The full WF ingests data from Excel and cleans it up and then one output saves the clean results for comparison the following day. Each day it starts with new source data, cleans it, compares it to the previous day and then outputs the results of the new comparison and saves the new ‘prior day’ file for the next day’s run.
So, the data go from Excel into Knime, back to Excel, and back into Knime again the next day.
It’s very frustrating that it doesn’t stay the same between saving and retrieving.

mlauber71 · March 6, 2023, 11:13pm

@LB_Knime can’t you store the date and time in a format that would stay the same?

bruno29a · March 7, 2023, 4:34am

@LB_Knime , have you tried joining WITHOUT the datetime column as I suggested, to see if your Joiner node is working as expected?
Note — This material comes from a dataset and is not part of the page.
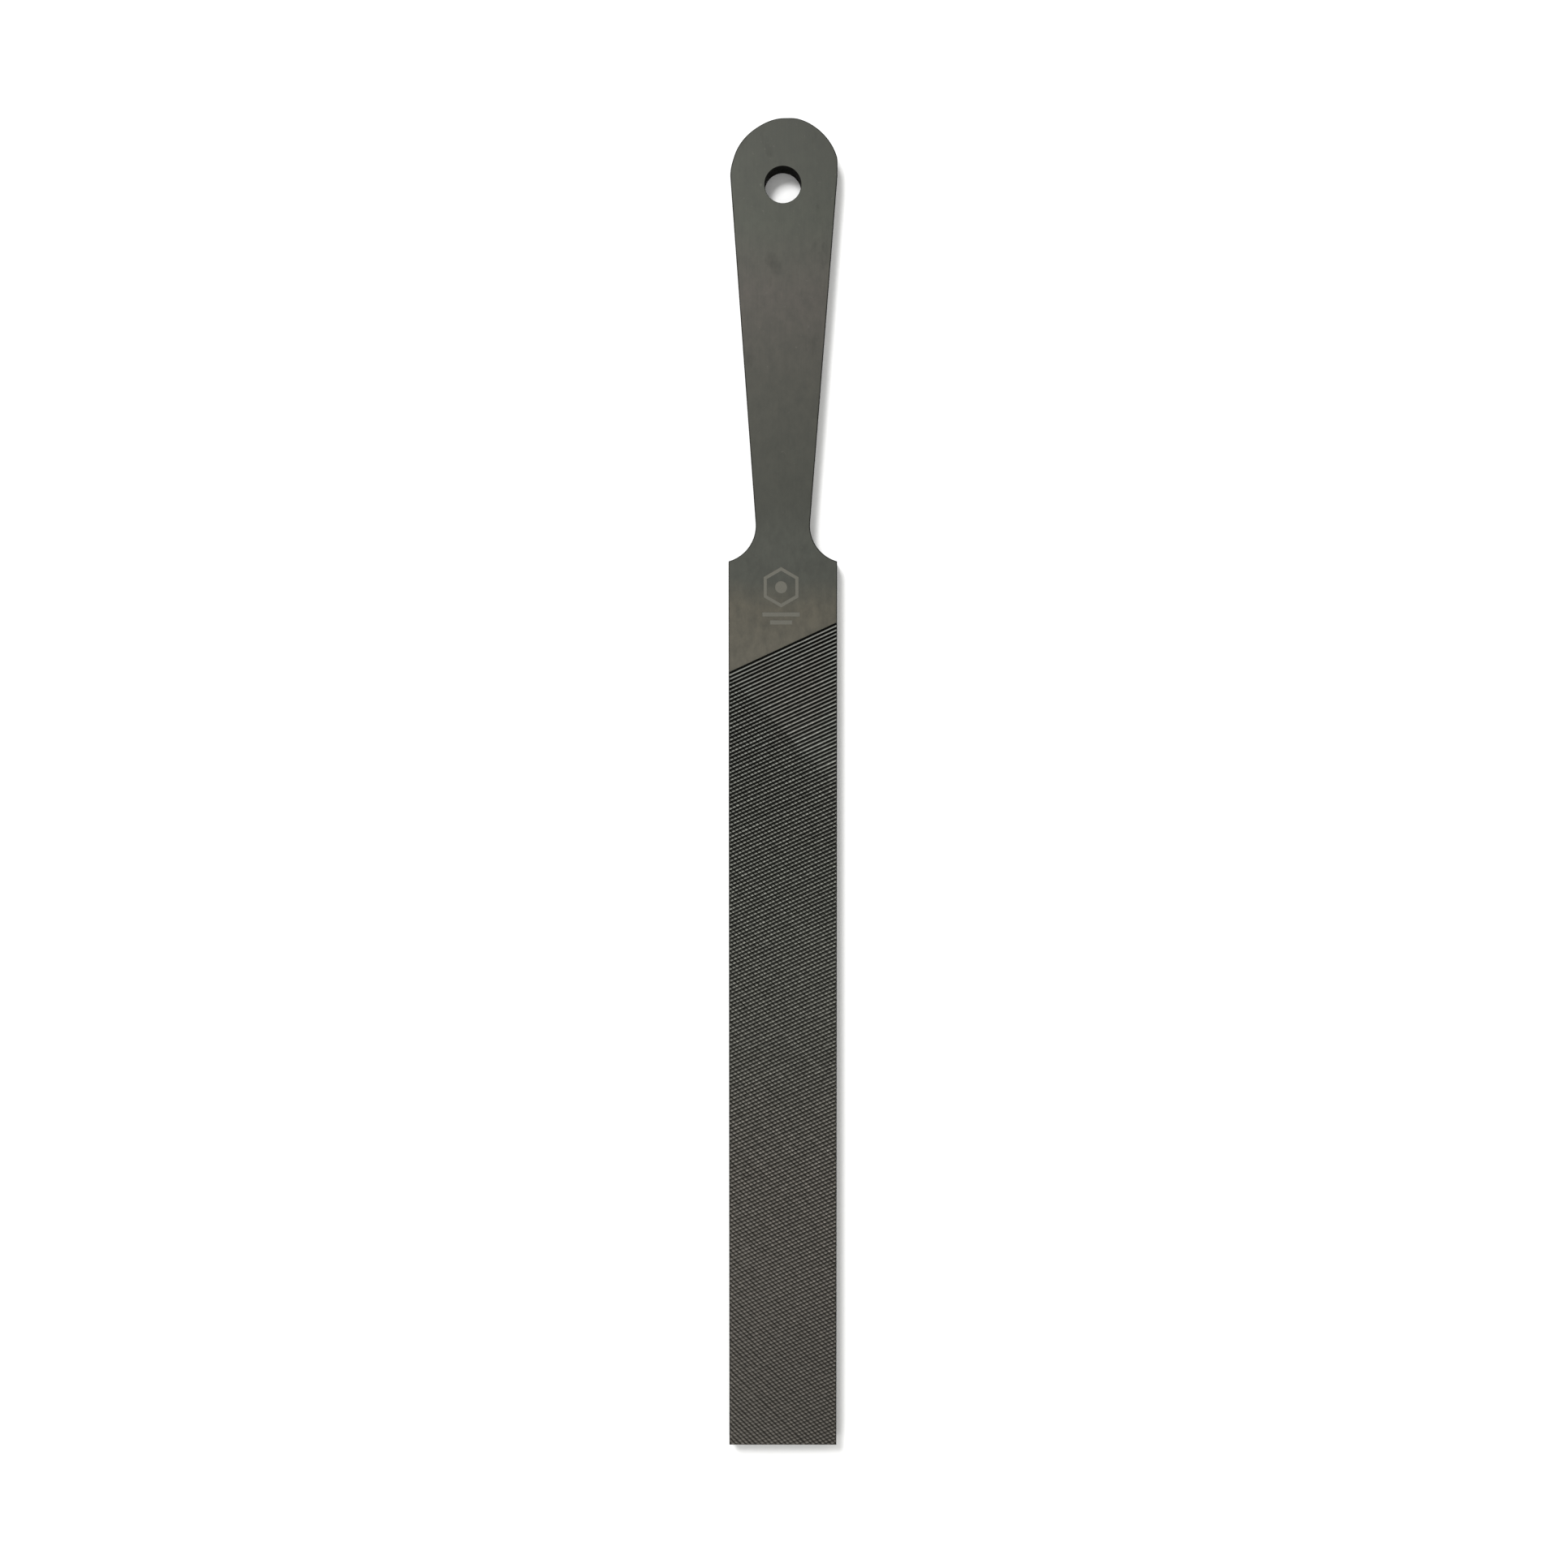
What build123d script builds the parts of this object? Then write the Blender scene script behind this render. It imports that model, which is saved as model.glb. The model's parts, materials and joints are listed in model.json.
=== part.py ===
from build123d import *
from math import asin, atan2, degrees, sqrt
import os

# A flat file whose handle is part of the bar: one strip of steel, ground to its outline, drilled for
# hanging, cut with teeth on its two wide faces and hardened. It is one physical piece, so it is one node.
#
# The file lies flat. +Z is up out of the upper face, +Y runs from the square tip to the rounded end of
# the handle, and X is across the bar. The origin is at the middle of the lower face.
# The teeth are cut down from the wide faces, so each face here is the plane that their crests reach.

# Driving dimensions, in millimetres

bar_width = 30.0  # across the blade, the whole way from tip to shoulder
bar_thickness = 6.0  # between the two wide faces, crest to crest
blade_length = 247.0  # from the square tip to the shoulders
handle_length = 121.5  # from the shoulders to the rounded end
head_width = 30.0  # across the rounded end of the handle
neck_width = 15.0  # across the narrowest part of the handle
neck_radius = 10.2  # of the hollow ground between the neck and each shoulder
hole_diameter = 10.0  # of the hanging hole
hole_from_end = 18.5  # from the rounded end to the middle of the hanging hole
edge_break = 0.3  # size of the small chamfer that takes the burr off every sharp edge

# Places along the file

overall_length = blade_length + handle_length
tip_y = -overall_length / 2
shoulder_y = tip_y + blade_length
end_y = overall_length / 2
hole_y = end_y - hole_from_end

# The rounded end is a circle, and the neck's hollow is an arc that runs out at the shoulder's corner

head_radius = head_width / 2
head_centre = Vector(0, end_y - head_radius)
neck_x = neck_width / 2 + neck_radius
inside_corner = neck_x - bar_width / 2
neck_centre = Vector(neck_x, shoulder_y + sqrt(neck_radius**2 - inside_corner**2))

# The handle's side is the straight line that touches both of them, and it leans out towards the end

between = head_centre - neck_centre
lean = degrees(asin((neck_radius + head_radius) / between.length) - atan2(-between.X, between.Y))
corner_angle = degrees(atan2(shoulder_y - neck_centre.Y, -inside_corner))


with BuildPart() as file_body:
    with BuildSketch():
        with BuildLine():
            neck = CenterArc(neck_centre, neck_radius, corner_angle, -180 - lean - corner_angle)
            head = CenterArc(head_centre, head_radius, -lean, 90 + lean)
            Line(neck @ 1, head @ 0)
            Polyline((0, tip_y), (bar_width / 2, tip_y), neck @ 0)
            mirror(about=Plane.YZ)
        make_face()
        with Locations((0, hole_y)):
            Circle(hole_diameter / 2, mode=Mode.SUBTRACT)
    extrude(amount=bar_thickness)

    wide_faces = file_body.faces().filter_by(Axis.Z)
    chamfer(wide_faces.edges(), edge_break)

file_body.part.label = "file_body"

os.makedirs("parts", exist_ok=True)
export_step(file_body.part, "parts/file_body.step")

print(f"overall length {overall_length:.1f} mm, the handle's sides lean {lean:.2f} degrees")
print(f"volume {file_body.part.volume / 1000:.1f} cm3")
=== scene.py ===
# %% [markdown]
# # A flat file, made from one bar of steel
#
# This lesson builds the looks of a carpenter's flat file around its CAD model. The real tool has no
# separate parts: a strip of tool steel is ground to outline, drilled at the handle end, cut with two
# crossing rows of teeth on both wide faces, and then hardened, which leaves it dark and matte.
# So the model is also one closed mesh. It isn't built in the maker's order. The cut faces come first,
# because everything else has to meet their ragged border. Then come the ground handle, the stamp, the
# walls between the two wide faces, and last the dark finish.
#
# The CAD model is loaded first. It is the ruler for everything that follows.

# %% Load the CAD frame
import json
import math
import random

import bmesh
import bpy
from mathutils import Matrix, Vector, noise


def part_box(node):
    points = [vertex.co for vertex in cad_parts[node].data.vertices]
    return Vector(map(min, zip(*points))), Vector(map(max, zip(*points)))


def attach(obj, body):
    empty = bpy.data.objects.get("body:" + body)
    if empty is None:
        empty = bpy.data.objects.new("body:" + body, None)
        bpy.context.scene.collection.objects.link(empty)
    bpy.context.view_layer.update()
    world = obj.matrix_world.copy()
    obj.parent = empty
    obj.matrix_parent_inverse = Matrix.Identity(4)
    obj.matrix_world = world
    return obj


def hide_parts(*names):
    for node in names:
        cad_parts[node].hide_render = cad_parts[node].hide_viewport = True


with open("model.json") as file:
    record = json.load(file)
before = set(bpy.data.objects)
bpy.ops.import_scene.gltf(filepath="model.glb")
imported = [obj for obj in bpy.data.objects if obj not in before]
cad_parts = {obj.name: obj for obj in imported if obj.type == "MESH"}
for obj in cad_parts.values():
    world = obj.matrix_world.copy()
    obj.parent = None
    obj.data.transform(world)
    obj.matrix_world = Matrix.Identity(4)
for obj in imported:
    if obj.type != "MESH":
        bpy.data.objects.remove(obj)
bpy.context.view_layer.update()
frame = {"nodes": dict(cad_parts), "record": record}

# %% [markdown]
# The mesh is thought out in millimetres, because that is how a file maker would speak of it, and it is
# scaled to metres at the end. The sizes come from the CAD node's box and from the hanging hole, which the
# record describes as a mount. The hollow ground between neck and shoulder is an arc, and three of the
# CAD mesh's own corners are enough to find its circle.

# %% Measure the blank
MM = 0.001

lowest, highest = (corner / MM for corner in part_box("file_body"))
half_width, thickness = highest.x, highest.z
tip_y, end_y = lowest.y, highest.y

hole = next(mount for mount in frame["record"]["mounts"] if mount["name"] == "hanging_hole")
hole_y = hole["pos_m"][1] / MM
hole_radius = hole["dims"]["r_mm"]
edge_break = (thickness - hole["dims"]["length_mm"]) / 2

head_radius = half_width
head_centre = Vector((0, end_y - head_radius, 0))


def circle_through(a, b, c):
    """Centre and radius of the flat circle through three points."""
    ab, ac = b - a, c - a
    twice_area = 2 * (ab.x * ac.y - ab.y * ac.x)
    x = (ac.y * ab.length_squared - ab.y * ac.length_squared) / twice_area
    y = (ab.x * ac.length_squared - ac.x * ab.length_squared) / twice_area
    return a + Vector((x, y, 0)), math.hypot(x, y)


cad_corners = [vertex.co / MM for vertex in frame["nodes"]["file_body"].data.vertices]
right_wall = [
    Vector((c.x, c.y, 0)) for c in cad_corners if c.x > 0 and abs(c.z - edge_break) < 0.01
]
shoulder_y = max(c.y for c in right_wall if c.x > half_width - 0.01 and c.y < hole_y - half_width)
hollow = sorted(
    (c for c in right_wall if shoulder_y - 0.01 < c.y < hole_y - 2 * half_width), key=lambda c: c.y
)
hollow_centre, hollow_radius = circle_through(hollow[0], hollow[len(hollow) // 2], hollow[-1])

print(f"blank {2 * half_width:.1f} x {end_y - tip_y:.1f} x {thickness:.1f} mm")
print(f"shoulder at {shoulder_y:.2f}, hollow of radius {hollow_radius:.2f} at {hollow_centre.xy[:]}")

# %% [markdown]
# ## The camera
#
# A tool like this is drawn from straight above. The lens looks down from a little under half a metre,
# and it leans by less than two degrees, so that the handle end is nearer to it than the tip.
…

LB_Knime · March 7, 2023, 5:54pm

This is a good test, @bruno29a . I tested the join with the date fields only and it worked.
But when I added the ID fields, I got no joins, which can’t be right.
Both ID fields are in Long Number type. One starts out as Int, but that type is not an option in the Excel Reader for the second input (which defaults it to String) - even though the values come from the same source.

@mlauber71 - Haven’t had a minute to look at the page you referenced. Will do asap.

LB_Knime · March 7, 2023, 6:03pm

I stopped using the Excel Reader to transform the data type and inserted another [String to Number] Node instead as I had done with the first input. With both ID fields coming in as INT, the Joiner works as expected. I don’t know if there’s a precision issue with the other numeric type that would have prevented any joining.
I am going to run it with real data again, now, and see if it’s working. I’ll report back here.

bruno29a · March 8, 2023, 4:27am

Hi @LB_Knime , I think it does have to do with some precision, that is why it is better to join on the same type in some cases. In terms of datetime, it might have to do with some milliseconds.

If the date time are string, you can join on them as string, and then convert later after the join if you really need them as type datetime.